- Interactive map of the Grayhall area

General information
- Type: House
- Location: 1100 Carolyn Way, Beverly Hills, California, United States
- Completed: 1909
- Client: Harry D. Lombard

= Grayhall =

Grayhall is a historic mansion in Beverly Hills, California, U.S.

==History==
The house was built as a hunting lodge for Harry D. Lombard in 1909. The second owner, Silsby Spalding, added a ballroom to the house in 1919; Silsby went on to serve as the first mayor of Beverly Hills from 1926 to 1929.

In 1919, actor Douglas Fairbanks leased the house and built a tunnel to Pickfair, the house next door that he shared with actress Mary Pickford. The tunnel was subsequently sealed.
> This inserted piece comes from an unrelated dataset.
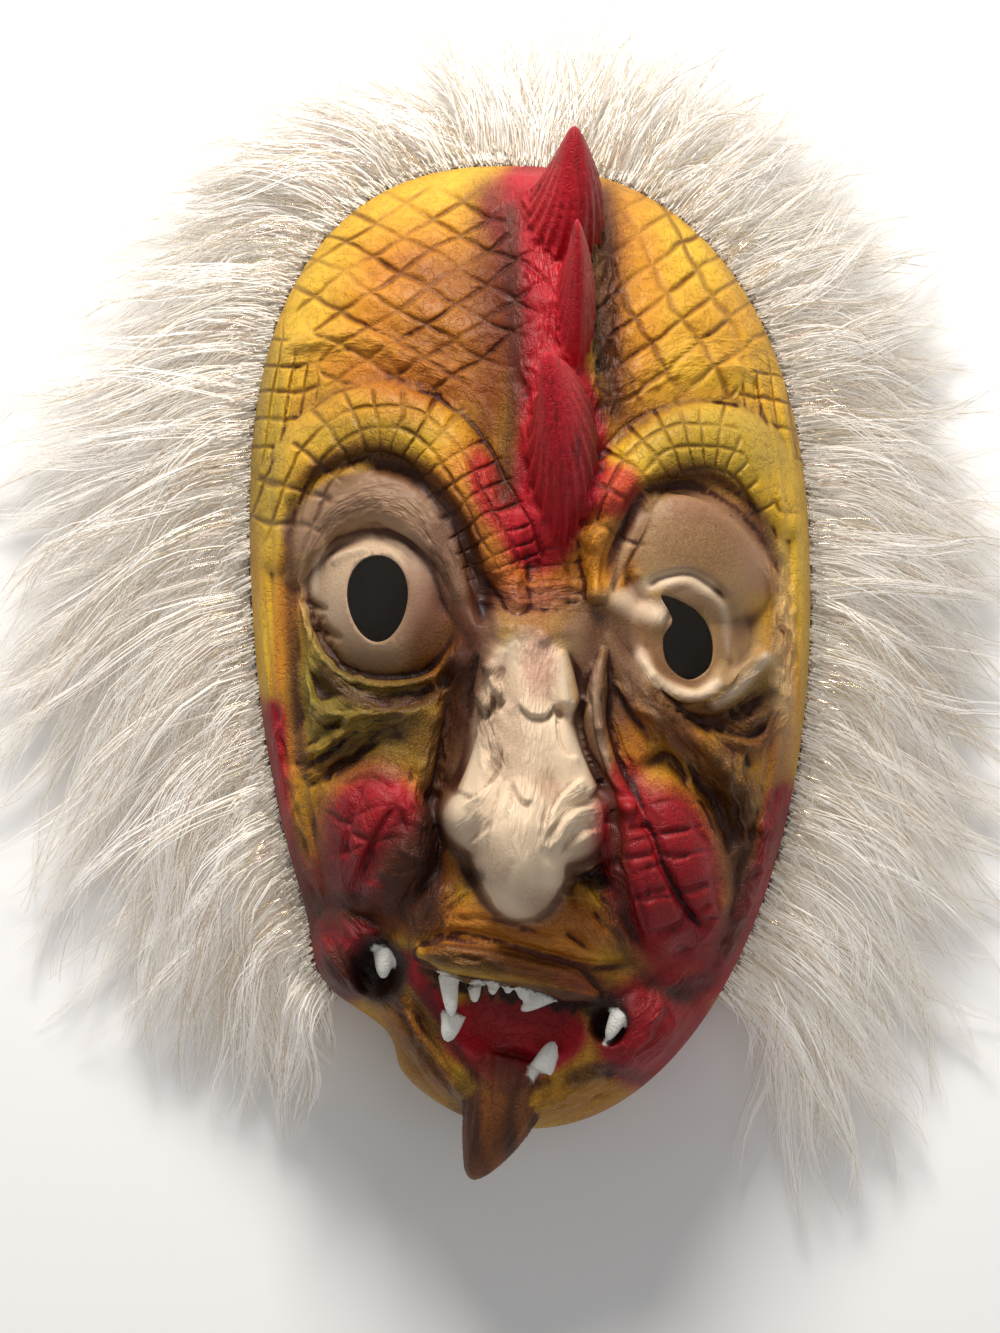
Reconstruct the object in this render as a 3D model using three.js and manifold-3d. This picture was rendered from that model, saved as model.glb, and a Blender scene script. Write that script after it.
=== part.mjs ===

Subsequent owners included actor George Hamilton and financier Bernard Cornfeld. The house belonged to Mark R. Hughes, the founder, chairman and CEO of Herbalife, from 1992 to 2000.

It was used in the 1976 version of A Star Is Born as the home of rock star John Norman Howard, played by Kris Kristofferson.

Grayhall was also the facility to host the wedding celebration reception for at the time "America's Sweetheart" actress Valerie Bertinelli and America's own Guitar God, Edward Van Halen in April 1981.

In the 2000s, the estate was also featured in “Bucket List” starring Jack Nicholson & Morgan Freeman as well as the hit HBO series Entourage.